Cruz, who voted against the 2013 bill and began attacking Rubio's immigration record last month, pounced.
Invoking conservative icon Ronald Reagan (who ironically provided a path to citizenship for millions living in America illegally during his term as president), Cruz said Rubio's involvement in the bipartisan "Gang of Eight" that drafted the 2013 bill shows he cannot be trusted given that he campaigned for Senate in 2010 against "amnesty."
"There was a time for choosing, as Reagan put it. Where there was a battle over amnesty and some chose, like Senator Rubio to stand with Barack Obama and [New York Senator] Chuck Schumer and support a massive amnesty plan," the Texas senator said.
Underscoring his move to the right on the issue is Cruz's shift on the expansion of legal immigration, something strongly supported by big business interests who normally bankroll Republican candidates. While Cruz strongly supported legal immigration expansion during the 2013 effort, calling for an expansion of the number of visas for high-skilled foreign workers even more greater than the bill originally proposed, he has since flipped, proposing a sweeping immigration plan last month that seeks to reduce future immigration levels, and associating himself with Trump on the issue.
"We will build a wall that works, and I'll get Donald Trump to pay for it," Cruz said, to laughter and applause from the Republican audience.
Cruz connected the issue of immigration to national security, which dominated the first half of the debate after the recent terrorist attacks in Paris and California. "Border security is national security," he said, arguing that provisions in Rubio's immigration bill would have made it easier for refugees to enter the U.S.
"Ted, you support legalizing people who are in this country illegally," Rubio retorted, a reference to an amendment Cruz proposed to the immigration bill that would have blocked those living in the country illegally from obtaining citizenship but kept a provision in the legislation that let them stay and work in the U.S.
That interpretation has widely been discredited, however.
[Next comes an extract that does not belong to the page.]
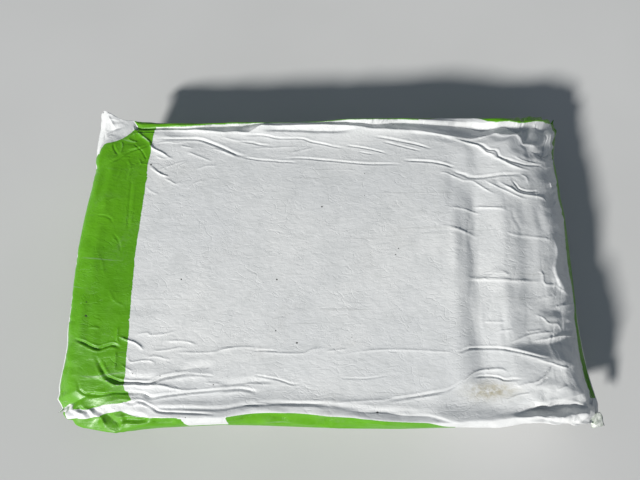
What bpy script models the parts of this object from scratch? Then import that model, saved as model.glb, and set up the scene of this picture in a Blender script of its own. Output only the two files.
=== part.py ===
"""Filled 20 kg cement bag of polyethylene film, lying flat. Metres, +Z up.

Origin: centre of the bounding box, on the floor. +X runs along the bag's length, from the end with
the colour band to the plain end; +Y runs across it, away from the viewer; +Z is up.

The film is 0.15 mm thick and lies on the powder everywhere, so the film and its fill are one solid.
The two ends are welded straight across. Each weld leaves a flat margin with a pointed ear where the
side gusset is caught in it: the ear at the banded end points to the back, the one at the plain end
to the front.
"""

import math

import bmesh
import bpy
from mathutils import Vector

# ---- driving dimensions, in metres
BODY_LENGTH = 0.524  # filled body, end bulge to end bulge
BODY_WIDTH = 0.336  # filled body, side bulge to side bulge
BODY_HEIGHT = 0.106  # floor to the highest point of the top panel
FOOT_LENGTH = 0.440  # flat patch that lies on the floor
FOOT_WIDTH = 0.262
SHOULDER_INSET = 0.030  # how far the top panel's edge lies inside the side bulge
CORNER_ROUNDING = 0.100  # share of the half size that the plan corners lose
WELD_HEIGHT = 0.047  # height of the welded margins at the ends
WELD_THICKNESS = 0.0012  # welded film layers, with their waviness
# Places below are from the middle of the bag's width and 4 mm towards the banded end from the middle of its length.
BODY_MIDDLE_X = 0.0040
BANDED_WELD_X = -0.2600  # outer edge of the weld at the banded end
PLAIN_WELD_X = 0.2670  # outer edge of the weld at the plain end
EAR_BACK = (-0.2520, 0.1840)  # tip of the ear at the banded end
EAR_FRONT = (0.2770, -0.1640)  # tip of the ear at the plain end

EAR_PULL = (0.010, 0.026)  # how far the fill's corner is drawn out into each ear, in x and y

# Levels of the cage's rings, from the foot to the top, with their heights as a share of the body's.
RINGS = ((-1.0, 0.00), (-0.5, 0.16), (0.0, 0.45), (0.5, 0.80), (1.0, 1.00))
X_CUTS = (-0.86, -0.55, -0.18, 0.18, 0.55, 0.86)
Y_CUTS = (-0.80, -0.42, 0.0, 0.42, 0.80)

FILM_WHITE = (0.74, 0.75, 0.76, 1.0)
FILM_GREEN = (0.12, 0.36, 0.015, 1.0)


def clear_scene():
    for obj in list(bpy.data.objects):
        bpy.data.objects.remove(obj)


def make_collection(name):
    collection = bpy.data.collections.new(name)
    bpy.context.scene.collection.children.link(collection)
    return collection


def film_material(name, colour):
    material = bpy.data.materials.new(name)
    material.use_nodes = True
    shader = material.node_tree.nodes["Principled BSDF"]
    shader.inputs["Base Color"].default_value = colour
    shader.inputs["Roughness"].default_value = 0.34
    shader.inputs["Metallic"].default_value = 0.0
    material.diffuse_color = colour
    return material


def cut_cage(bm, axis, at):
    """One loop of edges round the cage, square to an axis."""
    normal = Vector((0, 0, 0))
    normal[axis] = 1.0
    bmesh.ops.bisect_plane(
        bm,
        geom=bm.verts[:] + bm.edges[:] + bm.faces[:],
        plane_co=normal * at,
        plane_no=normal,
        dist=1e-6,
    )


def ring_inset(level):
    """How far a ring of the cage lies inside the widest section, in x and y, at this level (-1 to 1)."""
    below = max(0.0, -level)
    above = max(0.0, level)
    foot_x = (BODY_LENGTH - FOOT_LENGTH) / 2
    foot_y = (BODY_WIDTH - FOOT_WIDTH) / 2
    return (
        foot_x * below**2.2 + SHOULDER_INSET * above**2.0,
        foot_y * below**2.2 + SHOULDER_INSET * above**2.0,
    )


def ring_height(level):
    for (l0, h0), (l1, h1) in zip(RINGS, RINGS[1:]):
        if level <= l1 + 1e-6:
            return BODY_HEIGHT * (h0 + (h1 - h0) * (level - l0) / (l1 - l0))
    return BODY_HEIGHT


def place(v):
    """From the unit cage to the bag's pillow form."""
    a, b, c = v
    inset_x, inset_y = ring_inset(c)
    half_x = BODY_LENGTH / 2 - inset_x
    half_y = BODY_WIDTH / 2 - inset_y
    x = a * half_x * (1 - CORNER_ROUNDING * abs(b) ** 4 * 0.5)
    y = b * half_y * (1 - CORNER_ROUNDING * abs(a) ** 4 * 0.5)
    z = ring_height(c)
    if c > 0.5:  # the top panel sags towards its edges, most at the corners
        edge = max(abs(a), abs(b))
        z -= BODY_HEIGHT * 0.10 * edge**4 + BODY_HEIGHT * 0.10 * abs(a * b) ** 3
    elif c > -0.9:  # the corners of the fill slump a little
        z -= BODY_HEIGHT * 0.05 * abs(a * b) ** 3 * (c + 1) / 2
    if a * b < -0.99:  # the two corners with an ear: the film tapers the fill towards it
        draw = max(0.0, 1 - abs(c) / 0.75)
        x += math.copysign(EAR_PULL[0] * draw, a)
        y += math.copysign(EAR_PULL[1] * draw, b)
    return Vector((x, y, z))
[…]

Numerous fact-checkers and conservative opponents of the bill have said Rubio is mischaracterizing an amendment that was intended as a parliamentary "poison pill" to weaken support for the overall bill.
"Marco wants to raise confusion," Cruz said. "It is not accurate what he just said that I supported legalization. Indeed, I led the fight against his legalization and amnesty." He quoted a commentator who said their roles in the debate were as different as "the fireman and the arsonist."
Rubio demanded to know if Cruz is definitively ruling out allowing people now living in the U.S. illegally from ever normalizing their status, a question that the Texan has dodged recently on the campaign trail.
"I have never supported legalization, and I do not intend to support legalization," Cruz said, arguing that millions of people living here illegally have been deported in the past. "We can enforce the laws and if we secure the border, that solves the problem."